:: SUPPLIED DATA
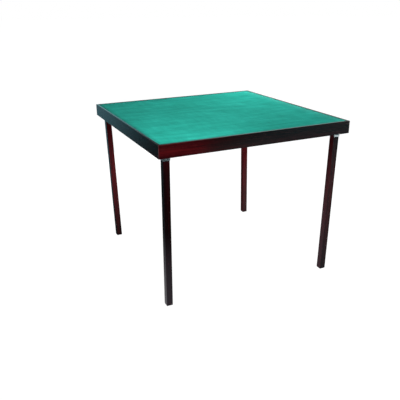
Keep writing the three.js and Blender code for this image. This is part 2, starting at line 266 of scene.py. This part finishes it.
# ---- Materials ----
def lacquered_mahogany(name, grain, seed, wear_and_painted_light=False):
    """Dark red-brown stain on straight-grained mahogany, under a clear gloss coat."""
    s = Shader(name)
    shift = (seed * 1.37, seed * 0.71, seed * 2.13)
    ribbon = s.noise(s.place(grained(grain, 9), shift), 2.6, 3, 0.5, 0.3)
    streaks = s.noise(s.place(grained(grain, 34), shift), 6.0, 5, 0.62, 0.15)
    fibres = s.noise(s.place(grained(grain, 60), shift), 22.0, 3, 0.6)
    pores = s.ramp(s.noise(s.place(grained(grain, 22), shift), 75.0, 2), (0.60, 0.0), (0.68, 1.0))
    tone = s.sum((0.40, ribbon), (0.42, streaks), (0.18, fibres))
    stain = s.ramp(tone, (0.34, (0.014, 0.0004, 0.0009)), (0.50, (0.038, 0.0010, 0.0020)),
                   (0.64, (0.085, 0.0040, 0.0052)))
    colour = s.blend(s.sum((0.55, pores)), stain, (0.005, 0.0007, 0.0010))
    if wear_and_painted_light:
        # Painted shade darkens the lips; then the outer arrises lighten with wear and a painted
        # highlight.
        colour = s.blend(s.sum((0.65, s.painted_lip_shade())), colour, (0.010, 0.006, 0.007))
        colour = s.blend(s.wear_and_painted_light(), colour, (0.100, 0.045, 0.048))
    relief = s.bump(s.sum((0.7, fibres), (-0.5, pores)), 0.05 * MM, 0.5)
    film = s.bump(s.noise(s.place(), 420.0, 2), 0.010 * MM, 0.35)
    return s.surface(Base_Color=colour, Roughness=s.spread_over(streaks, 0.36, 0.50),
                     Normal=relief, Specular_IOR_Level=0.05,
                     Coat_Weight=1.0, Coat_Roughness=0.07, Coat_IOR=1.5, Coat_Normal=film)


def baize():
    """Wool baize: a short nap brushed this way and that, over a fine felted weave."""
    s = Shader("baize")
    clouds = s.noise(s.place(), 3.2, 3, 0.55, 0.6)
    strokes = s.noise(s.place((1, 5.5, 1), turn=(0, 0, 0.62)), 7.0, 4, 0.6, 0.5)
    cross_strokes = s.noise(s.place((4.5, 1, 1), turn=(0, 0, 0.35)), 9.0, 4, 0.6, 0.4)
    flecks = s.noise(s.place((1, 2.5, 1), turn=(0, 0, 0.9)), 420.0, 4, 0.75, 0.8)
    felt = s.noise(s.place(), 2600.0, 2, 0.6)
    nap = s.sum((0.22, clouds), (0.32, strokes), (0.16, cross_strokes), (0.30, flecks))
    brushed = s.ramp(nap, (0.38, (0.010, 0.265, 0.204)), (0.50, (0.018, 0.385, 0.300)),
                     (0.62, (0.034, 0.530, 0.430)))
    # Painted shade: the baize darkens along its edge, more to the left.
    colour = s.blend(s.sum((0.5, s.painted_rim_shade())), brushed, (0.006, 0.130, 0.108))
    # Painted sheen: a paler band along the baize's right side.
    colour = s.blend(s.sum((0.30, s.painted_sheen())), colour, (0.110, 0.640, 0.520))
    relief = s.bump(s.sum((0.6, flecks), (0.4, felt)), 0.35 * MM, 0.55)
    return s.surface(Base_Color=colour, Roughness=0.95, Normal=relief, Specular_IOR_Level=0.06,
                     Sheen_Weight=0.10, Sheen_Roughness=0.5, Sheen_Tint=(0.35, 1.0, 0.85, 1))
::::
Return the material in full, exactly as shown.

WORKED ANSWER =>
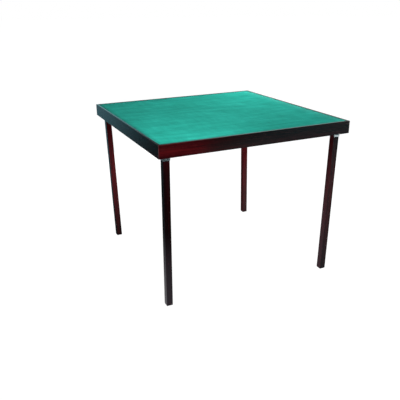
Keep writing the three.js and Blender code for this image. This is part 2, starting at line 266 of scene.py. This part finishes it.
# ---- Materials ----
def lacquered_mahogany(name, grain, seed, wear_and_painted_light=False):
    """Dark red-brown stain on straight-grained mahogany, under a clear gloss coat."""
    s = Shader(name)
    shift = (seed * 1.37, seed * 0.71, seed * 2.13)
    ribbon = s.noise(s.place(grained(grain, 9), shift), 2.6, 3, 0.5, 0.3)
    streaks = s.noise(s.place(grained(grain, 34), shift), 6.0, 5, 0.62, 0.15)
    fibres = s.noise(s.place(grained(grain, 60), shift), 22.0, 3, 0.6)
    pores = s.ramp(s.noise(s.place(grained(grain, 22), shift), 75.0, 2), (0.60, 0.0), (0.68, 1.0))
    tone = s.sum((0.40, ribbon), (0.42, streaks), (0.18, fibres))
    stain = s.ramp(tone, (0.34, (0.014, 0.0004, 0.0009)), (0.50, (0.038, 0.0010, 0.0020)),
                   (0.64, (0.085, 0.0040, 0.0052)))
    colour = s.blend(s.sum((0.55, pores)), stain, (0.005, 0.0007, 0.0010))
    if wear_and_painted_light:
        # Painted shade darkens the lips; then the outer arrises lighten with wear and a painted
        # highlight.
        colour = s.blend(s.sum((0.65, s.painted_lip_shade())), colour, (0.010, 0.006, 0.007))
        colour = s.blend(s.wear_and_painted_light(), colour, (0.100, 0.045, 0.048))
    relief = s.bump(s.sum((0.7, fibres), (-0.5, pores)), 0.05 * MM, 0.5)
    film = s.bump(s.noise(s.place(), 420.0, 2), 0.010 * MM, 0.35)
    return s.surface(Base_Color=colour, Roughness=s.spread_over(streaks, 0.36, 0.50),
                     Normal=relief, Specular_IOR_Level=0.05,
                     Coat_Weight=1.0, Coat_Roughness=0.07, Coat_IOR=1.5, Coat_Normal=film)


def baize():
    """Wool baize: a short nap brushed this way and that, over a fine felted weave."""
    s = Shader("baize")
    clouds = s.noise(s.place(), 3.2, 3, 0.55, 0.6)
    strokes = s.noise(s.place((1, 5.5, 1), turn=(0, 0, 0.62)), 7.0, 4, 0.6, 0.5)
    cross_strokes = s.noise(s.place((4.5, 1, 1), turn=(0, 0, 0.35)), 9.0, 4, 0.6, 0.4)
    flecks = s.noise(s.place((1, 2.5, 1), turn=(0, 0, 0.9)), 420.0, 4, 0.75, 0.8)
    felt = s.noise(s.place(), 2600.0, 2, 0.6)
    nap = s.sum((0.22, clouds), (0.32, strokes), (0.16, cross_strokes), (0.30, flecks))
    brushed = s.ramp(nap, (0.38, (0.010, 0.265, 0.204)), (0.50, (0.018, 0.385, 0.300)),
                     (0.62, (0.034, 0.530, 0.430)))
    # Painted shade: the baize darkens along its edge, more to the left.
    colour = s.blend(s.sum((0.5, s.painted_rim_shade())), brushed, (0.006, 0.130, 0.108))
    # Painted sheen: a paler band along the baize's right side.
    colour = s.blend(s.sum((0.30, s.painted_sheen())), colour, (0.110, 0.640, 0.520))
    relief = s.bump(s.sum((0.6, flecks), (0.4, felt)), 0.35 * MM, 0.55)
    return s.surface(Base_Color=colour, Roughness=0.95, Normal=relief, Specular_IOR_Level=0.06,
                     Sheen_Weight=0.10, Sheen_Roughness=0.5, Sheen_Tint=(0.35, 1.0, 0.85, 1))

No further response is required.